Елена Кузина на долгие годы осталась нянькой Владислава. Ее собственный ребенок вскоре умер в воспитательном доме. А воспитанник подарил ей, как и своим родителям, бессмертие. Стихотворение, посвященное кормилице, набросанное в 1917-м и завершенное в 1922 году, – один из прославленных шедевров Ходасевича:
- Не матерью, но тульскою крестьянкой
- Еленой Кузиной я выкормлен.

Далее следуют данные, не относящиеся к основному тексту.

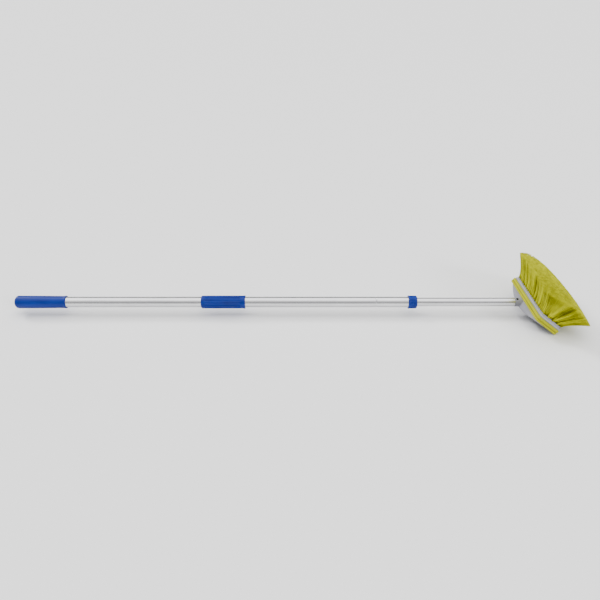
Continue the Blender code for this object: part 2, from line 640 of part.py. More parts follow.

Она
- Свивальники мне грела над лежанкой,
- Крестила на ночь от дурного сна.
- Она не знала сказок и не пела,
- Зато всегда хранила для меня
- В заветном сундуке, обитом жестью белой,
- То пряник вяземский, то мятного коня.
- Она меня молитвам не учила,
- Но отдала мне безраздельно все:
- И материнство горькое свое,
- И просто все, что дорого ей было.
- Лишь раз, когда упал я из окна
- И встал живой (как помню этот день я!),
- Грошовую свечу за чудное спасенье
- У Иверской поставила она…
Само наличие русской няньки было для Ходасевича символичным. “Измена” Польше была травмой, которую надо было как-то пережить, но и “мучительное право” быть русским поэтом (или просто – быть русским) не подразумевалось само собой. Молодой Ходасевич приобретал это право прежде всего в собственных глазах через самоуподобление Пушкину (ведь и молодой Мандельштам щеголял “пушкинскими” бакенбардами). Как и у Пушкина (выходца из космополитической светской среды, да еще с экзотической африканской кровью), у полуполяка-полуеврея Ходасевича была любящая няня из русских крестьян. Только она “не знала сказок и не пела”, в отличие от Арины Родионовны Яковлевой[26].